#### Data shown

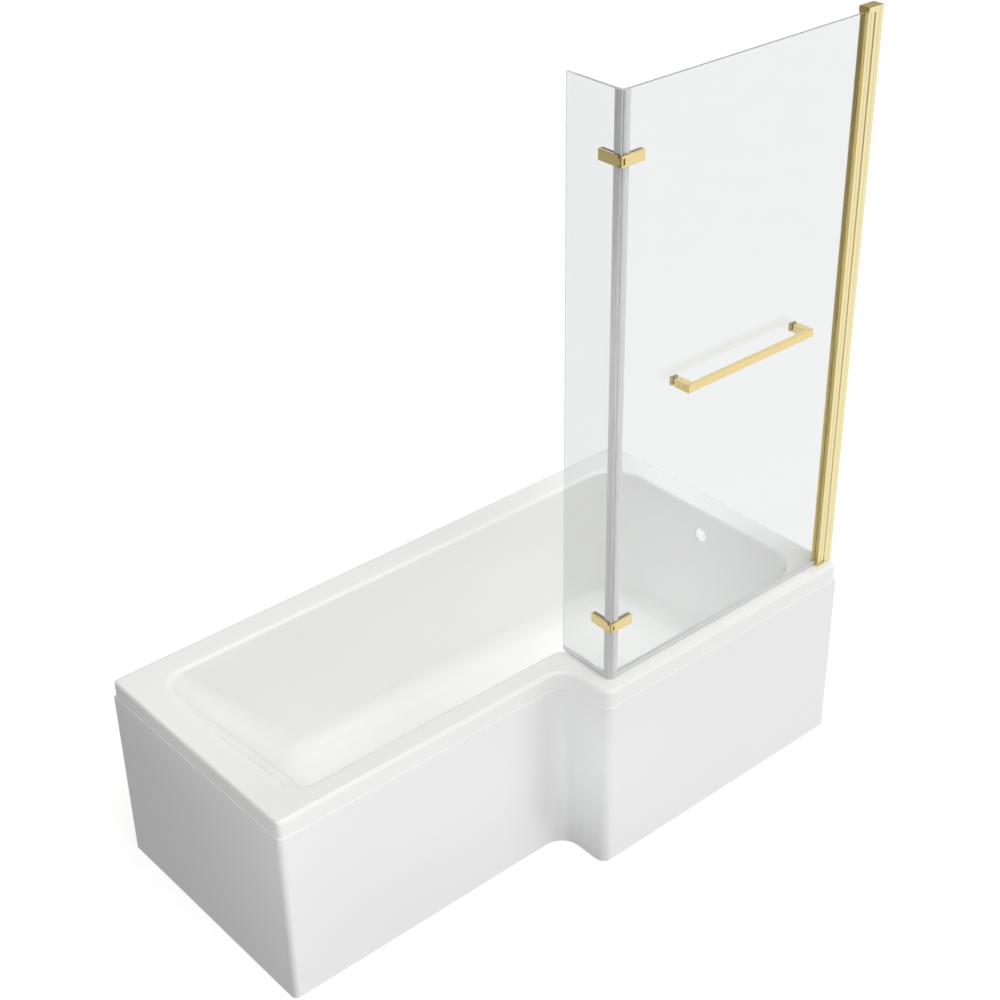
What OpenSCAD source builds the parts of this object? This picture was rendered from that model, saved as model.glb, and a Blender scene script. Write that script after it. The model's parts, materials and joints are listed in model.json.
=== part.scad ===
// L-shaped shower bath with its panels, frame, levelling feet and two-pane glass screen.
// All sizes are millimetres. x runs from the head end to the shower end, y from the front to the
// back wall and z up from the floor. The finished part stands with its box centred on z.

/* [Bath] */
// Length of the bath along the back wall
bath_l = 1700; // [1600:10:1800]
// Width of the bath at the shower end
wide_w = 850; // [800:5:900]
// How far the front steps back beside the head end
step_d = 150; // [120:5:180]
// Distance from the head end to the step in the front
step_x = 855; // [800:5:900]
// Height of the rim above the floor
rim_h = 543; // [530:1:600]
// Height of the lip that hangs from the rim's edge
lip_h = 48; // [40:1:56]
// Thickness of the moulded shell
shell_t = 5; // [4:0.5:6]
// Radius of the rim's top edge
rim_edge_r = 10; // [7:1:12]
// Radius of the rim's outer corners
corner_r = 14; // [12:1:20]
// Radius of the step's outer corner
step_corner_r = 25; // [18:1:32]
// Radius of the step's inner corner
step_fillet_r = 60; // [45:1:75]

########

■ **Instruction**: Copy all of the data. Keep every word exactly as it is.

■ **Solved exercise**:
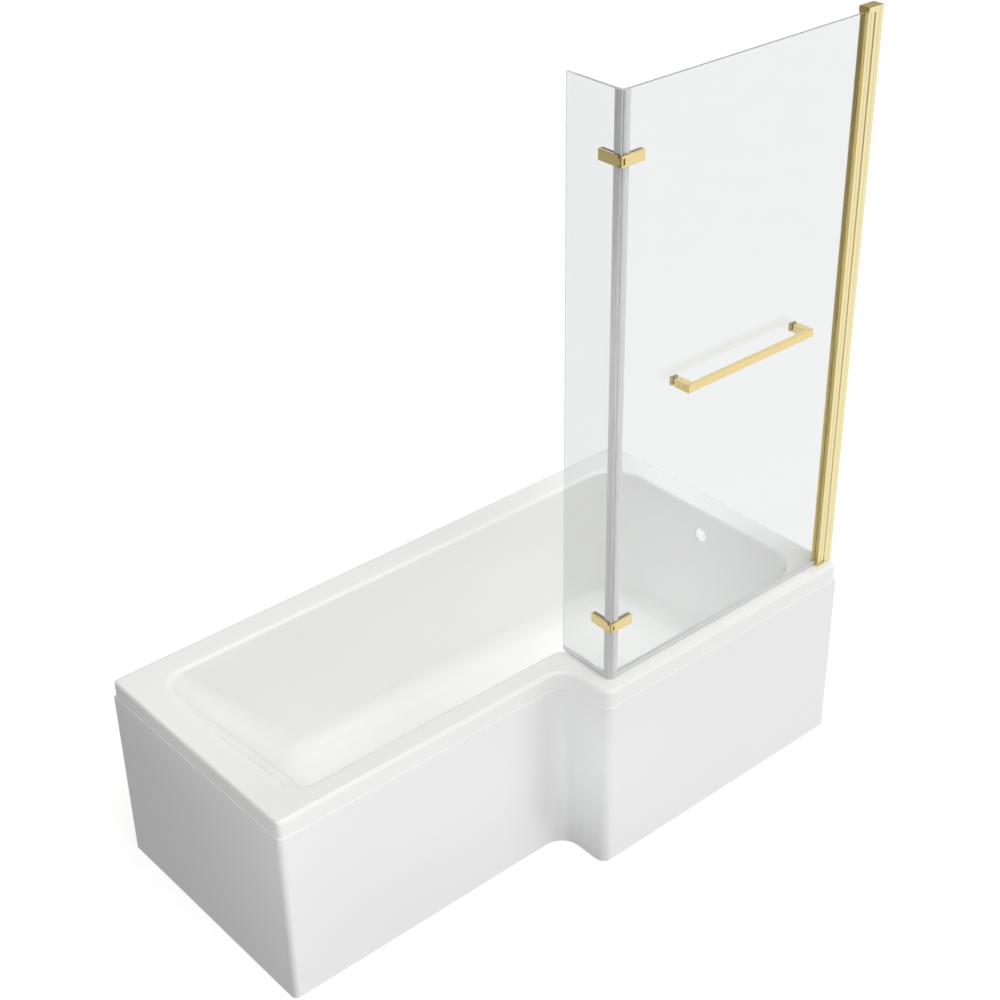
What OpenSCAD source builds the parts of this object? This picture was rendered from that model, saved as model.glb, and a Blender scene script. Write that script after it. The model's parts, materials and joints are listed in model.json.
=== part.scad ===
// L-shaped shower bath with its panels, frame, levelling feet and two-pane glass screen.
// All sizes are millimetres. x runs from the head end to the shower end, y from the front to the
// back wall and z up from the floor. The finished part stands with its box centred on z.

/* [Bath] */
// Length of the bath along the back wall
bath_l = 1700; // [1600:10:1800]
// Width of the bath at the shower end
wide_w = 850; // [800:5:900]
// How far the front steps back beside the head end
step_d = 150; // [120:5:180]
// Distance from the head end to the step in the front
step_x = 855; // [800:5:900]
// Height of the rim above the floor
rim_h = 543; // [530:1:600]
// Height of the lip that hangs from the rim's edge
lip_h = 48; // [40:1:56]
// Thickness of the moulded shell
shell_t = 5; // [4:0.5:6]
// Radius of the rim's top edge
rim_edge_r = 10; // [7:1:12]
// Radius of the rim's outer corners
corner_r = 14; // [12:1:20]
// Radius of the step's outer corner
step_corner_r = 25; // [18:1:32]
// Radius of the step's inner corner
step_fillet_r = 60; // [45:1:75]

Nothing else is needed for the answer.